What to produce -
Repeat the records below exactly as they appear.

Materials provided -
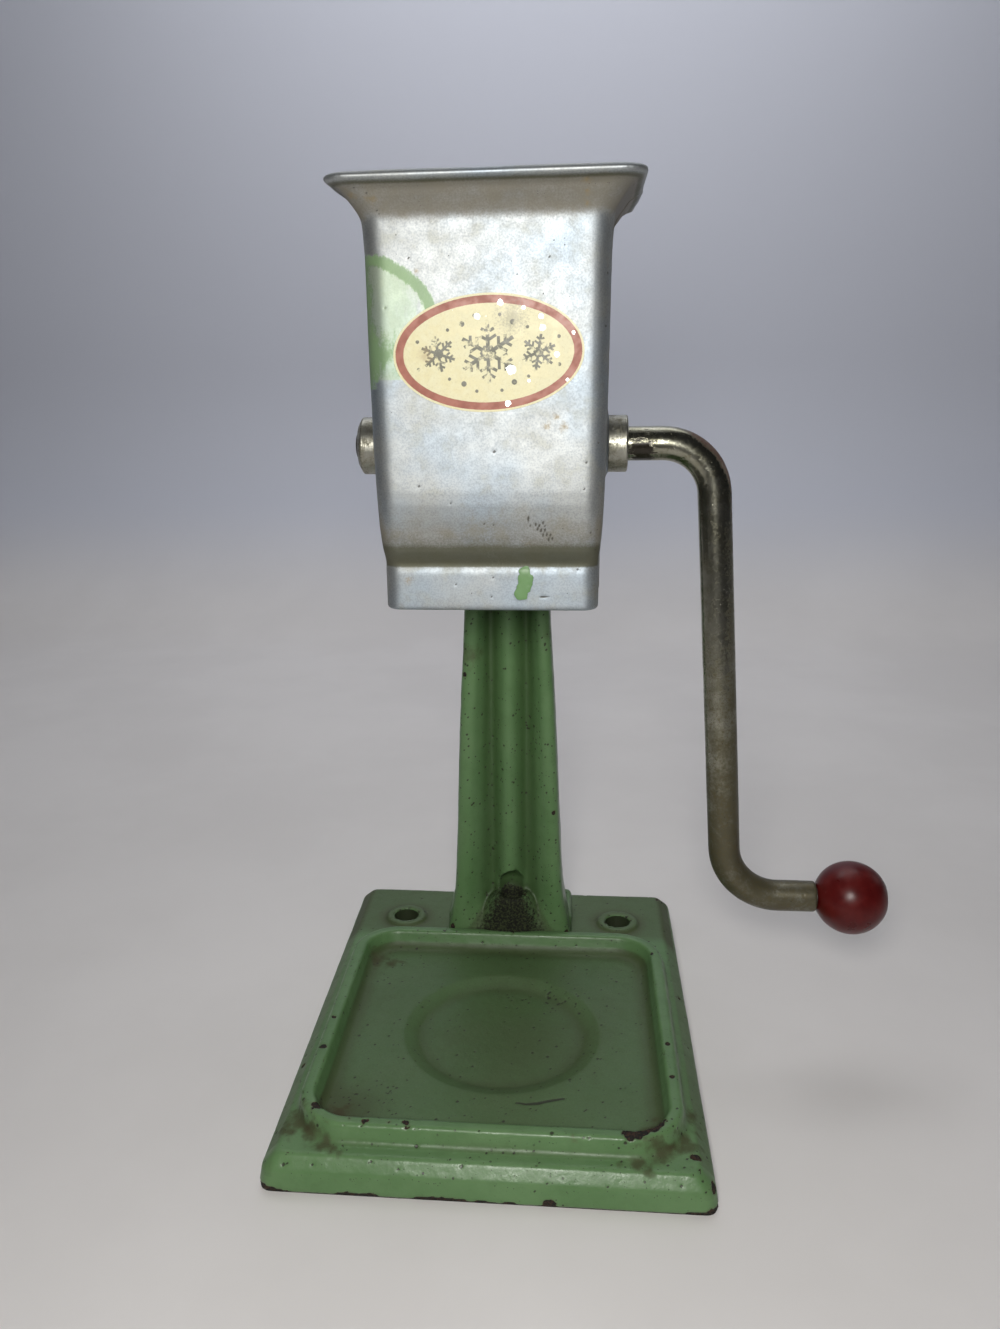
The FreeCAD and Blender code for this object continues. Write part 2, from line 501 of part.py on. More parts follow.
# ====================================================================== crank
def make_rod():
    """One bent bar: through the hopper, down the arm, out along the handle."""
    y = SHAFT_Y
    a = V(ROD_LEFT_X + 3.0, y, SHAFT_Z)
    p1 = V(ARM_TOP_X, y, SHAFT_Z)
    p2 = V(ARM_BOT_X, y, HANDLE_Z)
    b = V(ROD_END_X, y, HANDLE_Z)

    def bend(p, q, s, r):
        u = (p - q).normalize()
        w = (s - q).normalize()
        ang = math.acos(max(-1, min(1, u.dot(w))))
        t = r / math.tan(ang / 2)
        q0, q1 = q + u * t, q + w * t
        bis = (u + w).normalize()
        c = q + bis * (r / math.sin(ang / 2))
        m = c - bis * r
        return q0, m, q1

    t0, tm, t1 = bend(a, p1, p2, BEND_TOP_R)
    s0, sm, s1 = bend(p1, p2, b, BEND_BOT_R)
    path = Part.Wire([Part.LineSegment(a, t0).toShape(), Part.Arc(t0, tm, t1).toShape(), Part.LineSegment(t1, s0).toShape(),
                      Part.Arc(s0, sm, s1).toShape(), Part.LineSegment(s1, b).toShape()])
    prof = Part.Wire([Part.makeCircle(ROD_R, a, X)])
    rod = path.makePipeShell([prof], True, False)
    rod = rod if rod.ShapeType == "Solid" else Part.makeSolid(rod)
    # rounded left end
    end = cyl(ROD_R, 3.0, V(ROD_LEFT_X, y, SHAFT_Z), X)
    end = fillet(end, 2.6, lambda e: abs(e.CenterOfMass.x - ROD_LEFT_X) < 0.01 and e.Length > 10)
    rod = rod.fuse(end)
    # tapped end for the knob's screw
    rod = rod.cut(cyl(2.45, 16.0, V(ROD_END_X - 14.0, y, HANDLE_Z), X))
    rod = one(rod)
    rod = fillet(rod, 0.7, lambda e: abs(e.CenterOfMass.x - ROD_END_X) < 0.01 and e.Length > 30)
    for x in (-14.0, 14.0):
        rod = rod.cut(cyl(2.0, 30, V(x, y, SHAFT_Z - 15), Z))
    return one(rod)


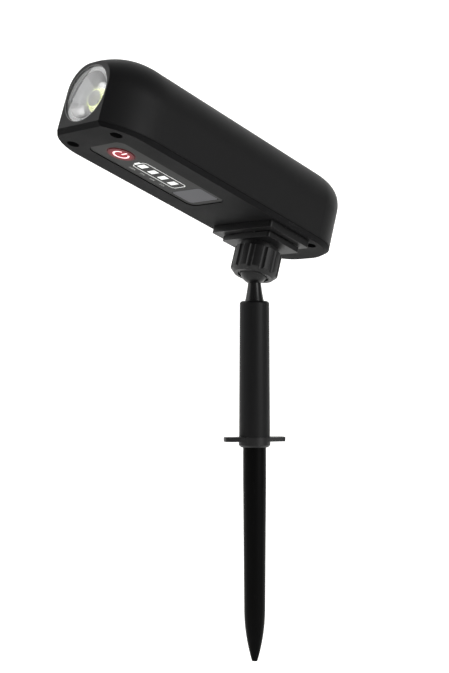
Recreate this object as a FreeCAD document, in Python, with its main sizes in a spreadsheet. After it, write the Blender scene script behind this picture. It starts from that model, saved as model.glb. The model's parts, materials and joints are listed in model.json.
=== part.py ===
import FreeCAD, Part
import math
import os
import re
import Sketcher

# Garden spike spotlight: a long arched lamp head on a slide rail, clamped by a fluted nut to a
# ball stud that stands in a round pole on a ground spike. Millimetres and degrees.
#
# Part frame: origin on the spike's axis at the underside of the ground flange, +Z up, +X the way
# the beam points, +Y the lamp's left side.
# Head frame: origin at the bottom centre of the flat front face, +X the beam, +Z square to the
# underside. The head frame is turned nose up about the ball by head_angle.

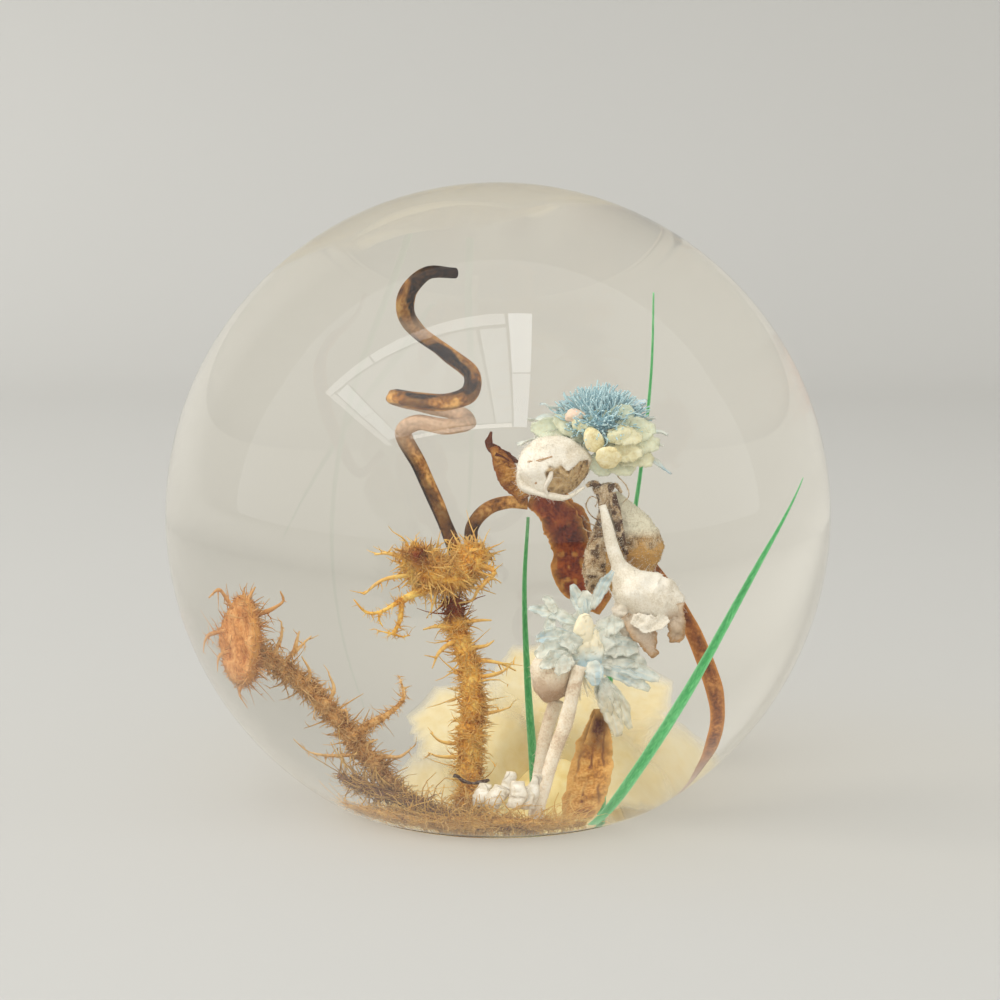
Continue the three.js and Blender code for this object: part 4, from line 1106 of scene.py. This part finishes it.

Task result -
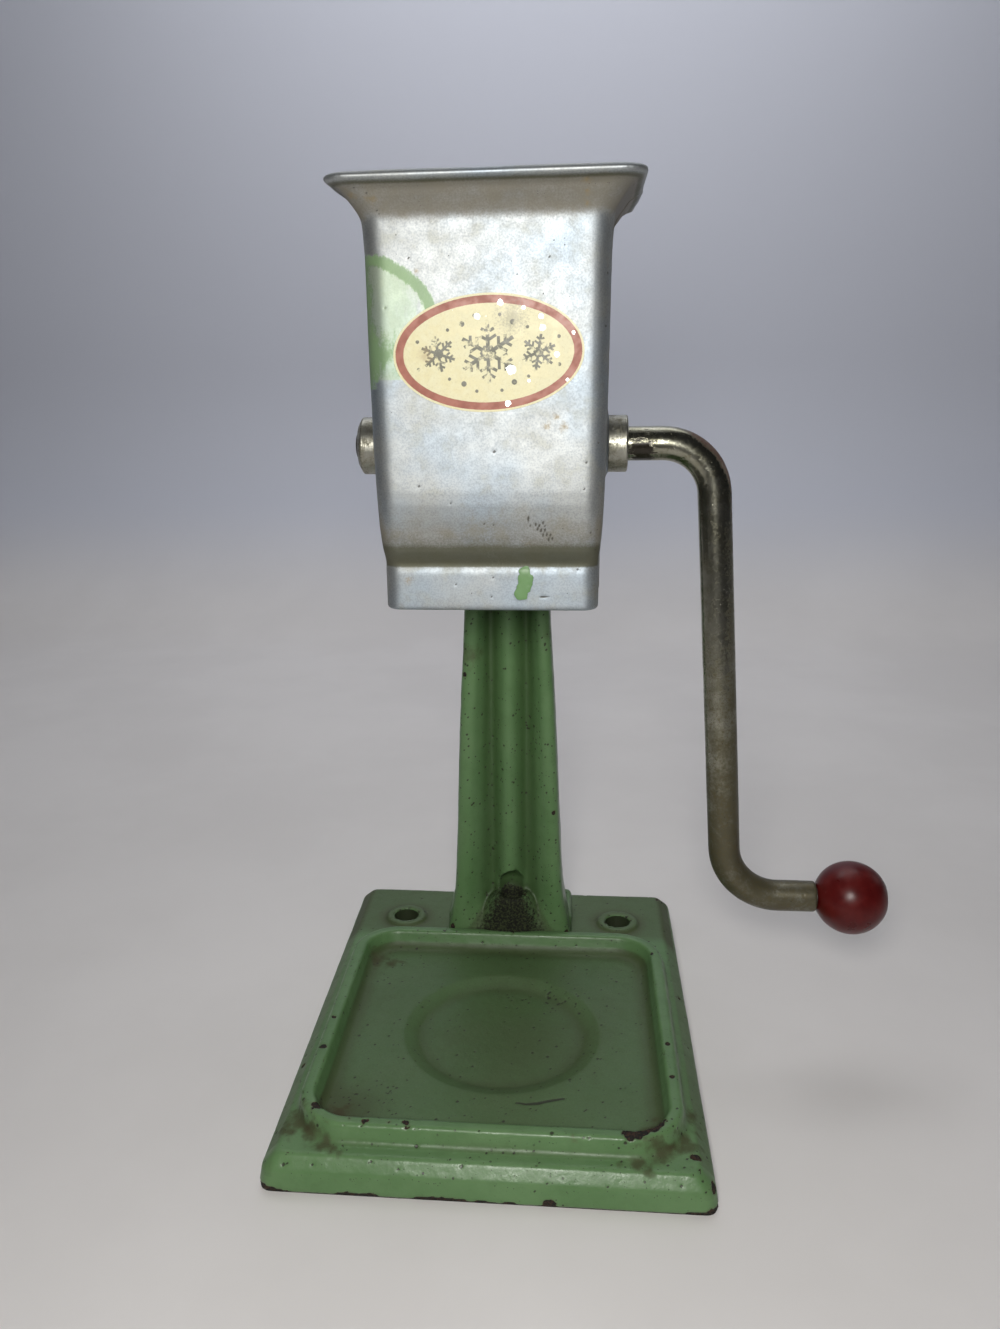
The FreeCAD and Blender code for this object continues. Write part 2, from line 501 of part.py on. More parts follow.
# ====================================================================== crank
def make_rod():
    """One bent bar: through the hopper, down the arm, out along the handle."""
    y = SHAFT_Y
    a = V(ROD_LEFT_X + 3.0, y, SHAFT_Z)
    p1 = V(ARM_TOP_X, y, SHAFT_Z)
    p2 = V(ARM_BOT_X, y, HANDLE_Z)
    b = V(ROD_END_X, y, HANDLE_Z)

    def bend(p, q, s, r):
        u = (p - q).normalize()
        w = (s - q).normalize()
        ang = math.acos(max(-1, min(1, u.dot(w))))
        t = r / math.tan(ang / 2)
        q0, q1 = q + u * t, q + w * t
        bis = (u + w).normalize()
        c = q + bis * (r / math.sin(ang / 2))
        m = c - bis * r
        return q0, m, q1

    t0, tm, t1 = bend(a, p1, p2, BEND_TOP_R)
    s0, sm, s1 = bend(p1, p2, b, BEND_BOT_R)
    path = Part.Wire([Part.LineSegment(a, t0).toShape(), Part.Arc(t0, tm, t1).toShape(), Part.LineSegment(t1, s0).toShape(),
                      Part.Arc(s0, sm, s1).toShape(), Part.LineSegment(s1, b).toShape()])
    prof = Part.Wire([Part.makeCircle(ROD_R, a, X)])
    rod = path.makePipeShell([prof], True, False)
    rod = rod if rod.ShapeType == "Solid" else Part.makeSolid(rod)
    # rounded left end
    end = cyl(ROD_R, 3.0, V(ROD_LEFT_X, y, SHAFT_Z), X)
    end = fillet(end, 2.6, lambda e: abs(e.CenterOfMass.x - ROD_LEFT_X) < 0.01 and e.Length > 10)
    rod = rod.fuse(end)
    # tapped end for the knob's screw
    rod = rod.cut(cyl(2.45, 16.0, V(ROD_END_X - 14.0, y, HANDLE_Z), X))
    rod = one(rod)
    rod = fillet(rod, 0.7, lambda e: abs(e.CenterOfMass.x - ROD_END_X) < 0.01 and e.Length > 30)
    for x in (-14.0, 14.0):
        rod = rod.cut(cyl(2.0, 30, V(x, y, SHAFT_Z - 15), Z))
    return one(rod)


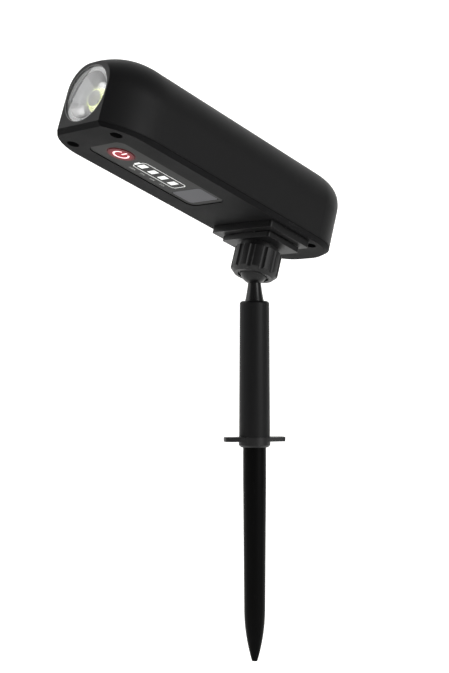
Recreate this object as a FreeCAD document, in Python, with its main sizes in a spreadsheet. After it, write the Blender scene script behind this picture. It starts from that model, saved as model.glb. The model's parts, materials and joints are listed in model.json.
=== part.py ===
import FreeCAD, Part
import math
import os
import re
import Sketcher

# Garden spike spotlight: a long arched lamp head on a slide rail, clamped by a fluted nut to a
# ball stud that stands in a round pole on a ground spike. Millimetres and degrees.
#
# Part frame: origin on the spike's axis at the underside of the ground flange, +Z up, +X the way
# the beam points, +Y the lamp's left side.
# Head frame: origin at the bottom centre of the flat front face, +X the beam, +Z square to the
# underside. The head frame is turned nose up about the ball by head_angle.

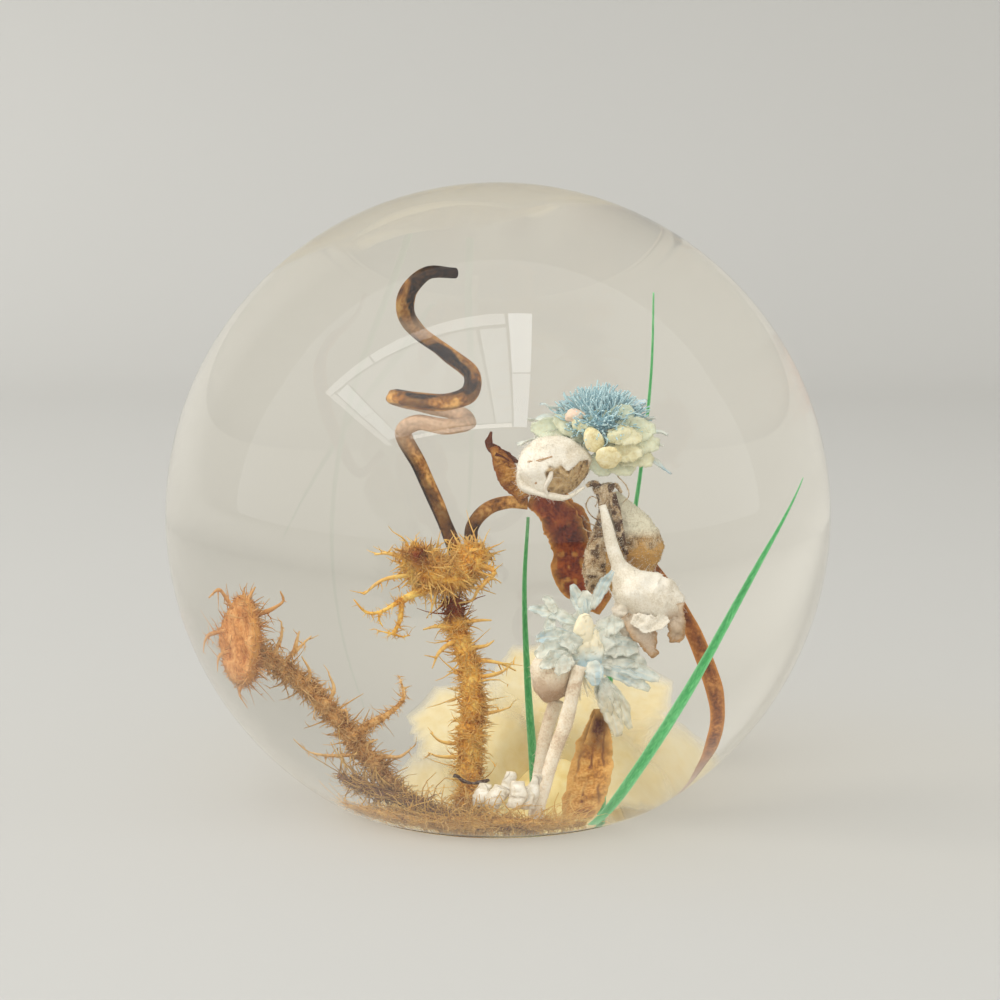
Continue the three.js and Blender code for this object: part 4, from line 1106 of scene.py. This part finishes it.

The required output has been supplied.